Can anyone explain me step by step way the process to get above output ....

Beware of NVIDIA Graphic cards in Laptops

NVIDIA famously known for its high end graphics cards which makes everyone to own a machine with NVIDIA graphics card. But beware of NVIDIA graphics card as they suffer OVER HEATING issue because of weak die/packaging material. It seems NVIDIA G84 & G86 graphic chipsets had this problem.

According to our sources, the failures are caused by a solder bump that connects the I/O termination of the silicon chip to the pad on the substrate. In Nvidia’s GPUs, this solder bump is created using high-lead. A thermal mismatch between the chip and the substrate has substantially grown in recent chip generations, apparently leading to fatigue cracking. Add into the equation a growing chip size (double the chip dimension, quadruple the stress on the bump) as well as generally hotter chips and you may have the perfect storm to take high lead beyond its limits. Apparently, problems arise at what Nvidia claims to be "extreme temperatures" and what we hear may be temperatures not too much above 70 degrees Celsius.

What supports the theory that a high-lead solder bump in fact is at fault is the fact that Nvidia ordered an immediate switch to use eutectic solders instead of high-lead versions in the last week of July.source

Major laptop manufacturers like DELL, HP has accepted that there are some issues with laptops shipped with a NVIDIA graphics cards.

According to NVIDIA, these affected GPUs are experiencing higher than expected failure rates causing video problems and it is because of weak die/packaging material set, which may fail with higher GPU temperature fluctuations.

If your NVIDIA GPU fails, you may see intermittent symptoms during early stages of failure that include:

* Multiple images
* Random characters on the screen
* Lines on the screen
* No video
* Black Screen

DELL agreed that some of its laptop models namely Inspiron 1420, Latitude D630, Latitude D630c, Dell Precision M2300, Vostro Notebook 1310, Vostro Notebook 1400, Vostro Notebook 1510, Vostro Notebook 1710, XPS M1330, XPS M1530 are facing the issue and released a BIOS upgradation to minimize the effect of the GPU failure problem and new systems are being shipped with the updated BIOS revisions.

DELL is offering an additional 12-month limited warranty enhancement specific to this GPU failure issue.
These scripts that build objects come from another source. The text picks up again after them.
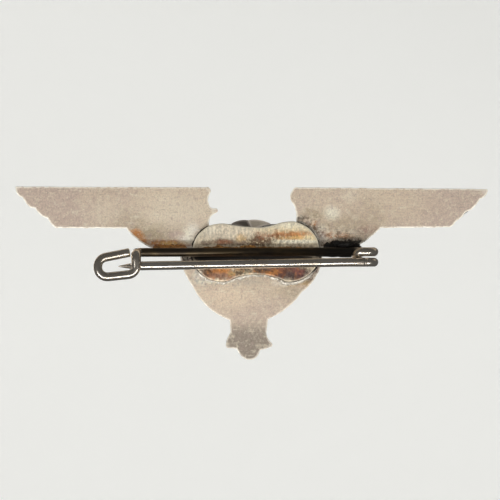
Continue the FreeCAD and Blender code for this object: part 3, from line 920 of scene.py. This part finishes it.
# ---------------------------------------------------------------- shield, enamel and star
def shield():
    """Heart-shaped shield with a half-round rim, a bar across and a row of beads on the rim."""
    heap = Heap()
    loop = resample(flat_loop("centre_shield", SHIELD_HIGH.y), 0.14)
    half = SHIELD_RIM / 2
    sunk = ENAMEL_LOW.y - SHIELD_LOW.y + 0.2

    def front_lift(x, z, d):
        off = (d - half) / half
        return -0.3 * (1 - math.sqrt(max(0.0, 1 - off * off))) if d < SHIELD_RIM else -sunk

    plate(
        heap, loop, SHIELD_LOW.y, SHIELD_HIGH.y, 0.5, 0.12, front_lift, level,
        (0.03, 0.09, 0.17, 0.27, 0.38, 0.48, 0.59, 0.69, 0.78, 0.85, 0.89, 0.93),
    )
    heap.values = [0.0 if d < SHIELD_RIM - 0.12 else 0.8 for d in heap.values]
    ends = [side * 7.35 for side in (-1, 1)]
    bar_z = (ENAMEL_HIGH.z + CHIEF_LOW) / 2
    bar = [Vector((x, ENAMEL_LOW.y + 0.08, bar_z)) for x in np.linspace(ends[0], ends[1], 60)]
    tube(heap, bar, lambda share: (CHIEF_LOW - ENAMEL_HIGH.z) / 2 + 0.02, 20, 0.1, 0.1)
    for x, z in resample(shifted(loop, -half), 0.46, 9.0):
        blob(heap, (x, SHIELD_LOW.y + 0.02, z), (0.17, 0.15, 0.17), 0.0, 1.0)
    piece("centre_shield", heap, RELIEF)


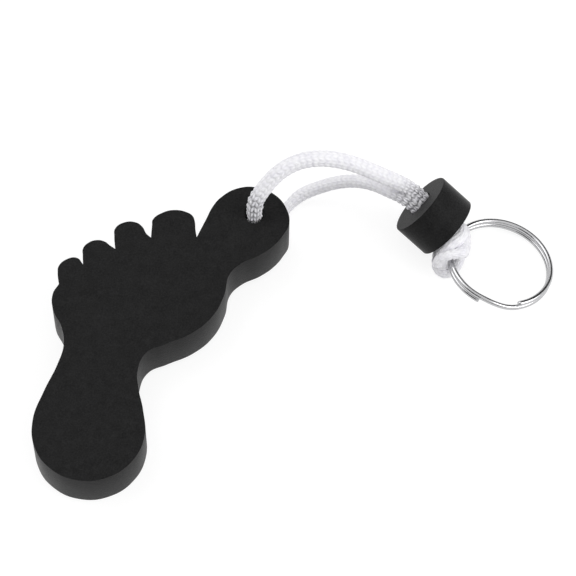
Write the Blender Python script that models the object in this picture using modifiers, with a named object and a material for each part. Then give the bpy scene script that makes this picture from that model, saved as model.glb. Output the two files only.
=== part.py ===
"""Floating keychain: a foam foot, a knitted cord with a foam bead, and a split ring.

Blender 4.5. Metres, +Z up. The keychain lies as it comes to rest, with the foot to the left, the
ring to the right and the cord between them. The origin is under the middle of the solid pieces,
on the surface that they lie on.
"""

import math

import bmesh
import bpy
import numpy as np
from mathutils import Matrix, Vector

MM = 0.001
CLEARANCE = 0.35 * MM

# Foam pieces
FOOT_THICKNESS = 12.0 * MM
RIM_ROUNDING = 0.45 * MM

# Foot outline, in the foot's own frame: heel at the origin, toes towards +Y, big toe at +X
HEEL_CENTRE = (-0.2 * MM, -0.25 * MM)
HEEL_RADIUS = 14.0 * MM
BIG_TOE_CENTRE = (12.0 * MM, 68.9 * MM)
BIG_TOE_RADIUS = 10.2 * MM
SECOND_TOE_CENTRE = (-3.8 * MM, 57.6 * MM)
SECOND_TOE_RADIUS = 7.15 * MM
MIDDLE_TOE_CENTRE = (-14.0 * MM, 52.2 * MM)
MIDDLE_TOE_RADIUS = 4.5 * MM
FOURTH_TOE_CENTRE = (-19.4 * MM, 44.4 * MM)
FOURTH_TOE_RADIUS = 4.0 * MM
LITTLE_TOE_CENTRE = (-22.5 * MM, 37.1 * MM)
LITTLE_TOE_RADIUS = 4.3 * MM
CORD_HOLE_DIAMETER = 5.0 * MM
CORD_HOLE_OFFSET = (0.3 * MM, 2.4 * MM)

# The sharp notches and the freely curved stretches of the outline, in millimetres
BIG_TOE_NOTCH = (1.6, 59.2)
SECOND_TOE_CORNER = [(0.3, 61.2), (-0.8, 63.2), (-2.0, 64.4)]
SECOND_TOE_SIDE = [(-10.3, 57.7)]
SECOND_TOE_NOTCH = (-9.0, 54.3)
MIDDLE_TOE_CORNER = [(-10.5, 54.8), (-12.3, 56.2)]
MIDDLE_TOE_SIDE = [(-17.7, 50.8)]
MIDDLE_TOE_NOTCH = (-15.9, 47.6)
FOURTH_TOE_CORNER = [(-17.4, 47.9)]
FOURTH_TOE_SIDE = [(-22.6, 42.5)]
FOURTH_TOE_NOTCH = (-21.4, 40.2)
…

For all customers worldwide, DELL plans to add 12 months of coverage for this issue to the existing limited warranty up to 60 months from the date of purchase for the given list of systems.

DELL's BIOS fix is simply turning on the laptop fan much more than usual as a result laptop battery is drained. The 'fix' keeps the fan on much more and destroys battery life.

HP also identified a hardware issue with certain HP Pavilion dv2000/dv6000/dv9000 and Compaq Presario V3000/V6000 series notebook PCs, and has also released a new BIOS for these notebook PCs.

HP says"This service enhancement program is available in North America for 24 months after the start of your original standard limited warranty for issues listed below; otherwise your current standard limited warranty applies. Customers who already have a 24 month or longer warranty period will be covered under their existing standard HP Limited Warranty."

Apple is also facing the same problem with the macbook pro's.

Apple says, NVIDIA assured Apple that Mac computers with these graphics processors were not affected. However, after an Apple-led investigation, Apple has determined that some MacBook Pro computers with the NVIDIA GeForce 8600M GT graphics processor may be affected. If the NVIDIA graphics processor in your MacBook Pro has failed, or fails within two years of the original date of purchase, a repair will be done free of charge, even if your MacBook Pro is out of warranty.

Customers are really angry as the OEM's are not providing a permanent solution to the GPU problem and also not including some of the laptop models that are facing the same issue. Even some of the customers sued NVIDIA to repair their laptops with faulty graphics cards.

We can see still DELL is shipping laptops with defective NVIDIA graphics card.